Optimization of Hadoop MapReduce Model in cloud Computing Environment
In recent years data analysis has become one of the trending topic among the researchers. Moreover, Information is the new baseline of all organization, as to grow the faster and bigger. Relevant information provides the flexibility to know the like and dislike of customer and to get the relevant information requires the analysis of huge information that is stored in various format. Hadoop constitutes of two basic model i.e. Hadoop Distributed File system (HDFS) and MapReduce, Hadoop is used for processing the huge amount of data whereas MapReduce is used for data processing. Hadoop MapReduce is one of the best platform for processing the huge data in efficient manner such as processing of web logs data. In this paper, we have proposed optimized HPMR (Hadoop MapReduce) model, which maximizes the memory utilization for the task and balances the performance between the I/O system and CPUs. HPMR contains the three phase i.e. Hadoop, Map and Reduce just like any other Hadoop model, however HPMR optimizes all three phase i.e. map, shuffle and reduce.
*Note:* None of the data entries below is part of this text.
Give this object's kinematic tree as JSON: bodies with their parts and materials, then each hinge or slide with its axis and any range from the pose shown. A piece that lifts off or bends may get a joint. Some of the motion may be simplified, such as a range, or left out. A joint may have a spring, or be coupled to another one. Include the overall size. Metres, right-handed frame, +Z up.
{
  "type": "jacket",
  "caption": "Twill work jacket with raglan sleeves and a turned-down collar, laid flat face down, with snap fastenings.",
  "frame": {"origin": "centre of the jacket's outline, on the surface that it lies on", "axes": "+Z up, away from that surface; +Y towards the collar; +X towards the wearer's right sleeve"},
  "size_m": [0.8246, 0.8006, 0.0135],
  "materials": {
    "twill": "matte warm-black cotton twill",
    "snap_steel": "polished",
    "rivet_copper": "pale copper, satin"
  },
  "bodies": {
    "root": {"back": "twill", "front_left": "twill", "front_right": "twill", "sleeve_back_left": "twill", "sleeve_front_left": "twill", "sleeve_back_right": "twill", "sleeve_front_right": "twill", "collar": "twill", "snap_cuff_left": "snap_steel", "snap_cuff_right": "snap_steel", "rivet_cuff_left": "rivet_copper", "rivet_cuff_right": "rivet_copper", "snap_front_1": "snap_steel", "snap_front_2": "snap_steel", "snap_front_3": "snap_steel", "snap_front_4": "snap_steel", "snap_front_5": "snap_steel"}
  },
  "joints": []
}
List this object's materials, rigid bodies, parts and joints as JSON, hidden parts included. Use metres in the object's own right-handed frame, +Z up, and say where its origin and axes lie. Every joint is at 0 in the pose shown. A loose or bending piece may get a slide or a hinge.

Moreover, to optimize the memory model HPMR opts for dynamic terminology and input/output optimization is done through the dual operation. Moreover, in order to evaluate the performance of our model we have performed the Word-Count application on the Wikipedia data of size 128 Mb, 256 Mb, 512 Mb, 1 GB and 2 GB. The comparative analysis shows that our model optimizes nearly 30% better than the existing one.
Optimized HPMR (Hadoop MapReduce) model, Hadoop MapReduce, HDFS (Hadoop Distributed File System).